Zapiekanka makaronowa bardzo lekka, bardzo letnia i bardzo kolorowa, o tym, że bardzo smaczna nie muszę pisać. Przygotowałam ją po przeglądzie lodówki z tego co tam „upolowałam”,

Składniki

ok. 300 g dowolnego makaronu /u mnie kokardki/
1 średnia lub 2 małe cukinie
1 duża czerwona papryka
2-3 pomidory /najlepiej mięsiste/
1-2 cebule
3 ząbki czosnku
2 fileciki od piersi kurczaka
1 łyżeczka przyprawy do kurczaka
5 łyżek oleju
100 g startego sera żółtego
1 kulka mozzarelli
sól, pieprz do smaku
natka pietruszki, bazylia – posiekana

Wykonanie

Mięso z kurczaka pokroić w paski lub kostkę, dodać przyprawę do kurczaka, odstawić na bok.
Ugotować makaron al’dente.
Cukinię przekroić wzdłuż na 4 części, potem w grubsze plasterki.
Paprykę pokroić w grubszą kostkę, zaś pomidory sparzyć i również pokroić w kostkę.
Cebulę pokroić w piórka, czosnek przecisnąć przez praskę.

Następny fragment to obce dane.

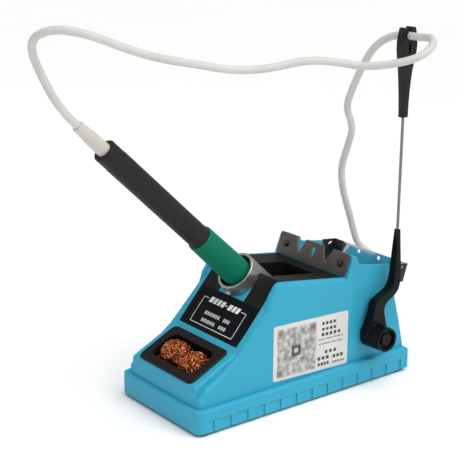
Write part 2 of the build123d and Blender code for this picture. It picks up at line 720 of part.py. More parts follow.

Na głębokiej patelni rozgrzać olej, przesmażyć na nim mięso. Dodać cebulę, a po chwili paprykę, razem przesmażyć. Dodać cukinię i czosnek, wymieszać i razem dusić do czasu, gdy warzywa zmiękną, ale zachowają swoją chrupkość.
Na koniec dodać pomidory wymieszać i przesmażyć. Doprawić solą i pieprzem.
Teraz na patelnię dodać ugotowany makaron, starty ser i posiekaną natkę i dokładnie wymieszać.

Zawartość patelni przełożyć do naczynia żaroodpornego wysmarowanego delikatnie olejem, na wierzch porwać kawałki sera mozzarella.
Zapiec 30-40 min. w piekarniku nagrzanym do 180 st. C.

Schab w sosie cebulowo-śliwkowym

Dziś proponuję schab w sosie śliwkowym, ale ze świeżymi śliwkami. Czekał na realizację dość długo, bo ja czekałam na świeże śliwki. Jakże inny smak niż ze śliwkami suszonymi, jakże pyszny na otwarcie jesiennego prawie sezonu. Polecam.

Składniki

5 plastrów schabu
2 duże czerwone cebule
sól, pieprz
200-250 g śliwek węgierek /można dać mrożone/
ok.1/3 szklanki octu śliwkowego /na początek dać ok.1/4, potem ewentualnie dodać/
1 plasterek imbiru
2 łyżki sosu sojowego
2 łyżki brązowego cukru
50 g masła
olej – do smażenia

Wykonanie

Umyte i osuszone plastry schabu nakłuć „skruszaczem” /jeśli nie posiadamy tego „przydasia”, to bardzo lekko uderzyć po kilka razy tłuczkiem lub nawet delikatnie i płyciutko naciąć nożem/. Następnie każdy kotlet natrzeć solą i pieprzem. Odstawić na godzinę do lodówki.
Po tym czasie kotlety usmażyć na oleju na złoty kolor z obu stron i przełożyć do rondla.
Na tą samą patelnię wrzucić teraz cebulę pokrojoną w piórka oraz połówki śliwek, chwilę podsmażyć, dodać starty na tarce imbir, ocet, sos sojowy i cukier. Wymieszać, podlać wodą, tak aby przykryła cebulę, zagotować, aby zebrać wszystkie smaki i przełożyć również do rondla.
Przykryć i dusić, aż wszystko będzie miękkie. W razie konieczności podlewać wodą, ale nie za dużo, bo w efekcie końcowym powinna prawie całkowicie odparować, pozostawiając jedynie gęsty sos cebulowo-śliwkowy. Pod koniec duszenia do rondla dodać masło i dusić jeszcze 5-10 min.
Podawać najlepiej z tłuczonymi ziemniaki i ulubioną sałatką/surówką. U mnie tym razem z makaronem.